PARCOURS


Pour l'opuscule Merci aux travailleurs venus de loin, ed Créaphis, février 2012, non paru

Une trentaine de parcours. Autant de courses d'obstacles. Et une véritable encyclopédie des métiers exercés, à tour de rôle ou simultanément, par des hommes issus des anciennes colonies françaises. Certains en France depuis la décolonisation des années soixante, d'autres depuis la globalisation des années deux mille. Une expérience de la précarité, de la disqualification professionnelle, de l'oubli social ; mais aussi la réactivité de l'intelligence et de l'adaptabilité. Une aventure commencée dans les nécessités de l'exil, et poursuivie dans les sous-sols des cuisines, dans le vide au-dessus des chantiers, ou, privilège, à l'arrière des camions poubelles.

Depuis ces vies de coulisse, sans papiers ou à peine régularisés, dans la même chambre depuis trente ou quarante ans, ou trimballés d'un bout à l'autre du territoire, de banlieue en banlieue, on entrevoit quelquefois la scène. Et c'est une scène publique, officielle, rutilante et pavée d'honneur, qui s'ouvre dans l'entrebâillement de ces vies de pauvres. Une scène qu'ils contribuent incessamment à construire et à entretenir : des restaurants chics, des ambassades, de grands hôtels, des maisons de couture, des maisons de maître, des mairies, le bureau d'un milliardaire, le service de sécurité d'un Président.

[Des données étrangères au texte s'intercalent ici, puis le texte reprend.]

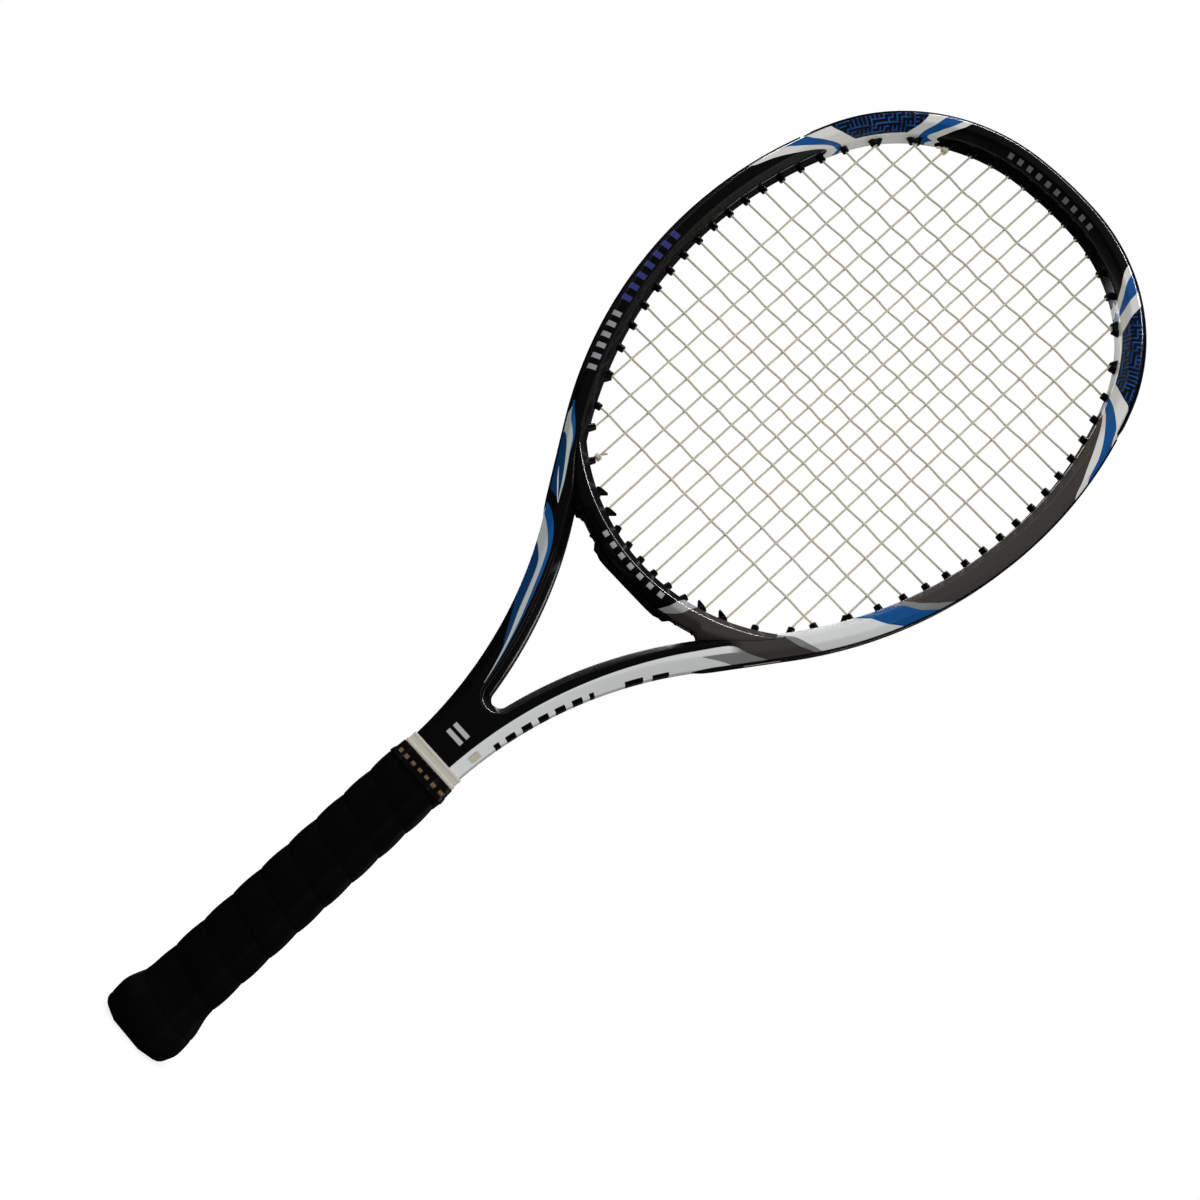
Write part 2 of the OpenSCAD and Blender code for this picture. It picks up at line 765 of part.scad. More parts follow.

Il faut, paraît-il, mériter l'honneur d'être français. Est-il plus honorable de parader dans les ors de la République en édictant les lois qui la discréditent, ou de contribuer à la construire ? Qui sont nos étrangers ? Plutôt ceux qui légalisent la discrimination, ou ceux qu'elle frappe ? Dans l'alimentaire, dans le nettoyage, dans la construction automobile, dans les hôpitaux, des myriades de travailleurs actifs, retraités ou chômeurs, des artistes, des écrivains, pensent leur vie sur le territoire où le hasard en a fait naître d'autres. Ce sont évidemment eux nos vrais concitoyens.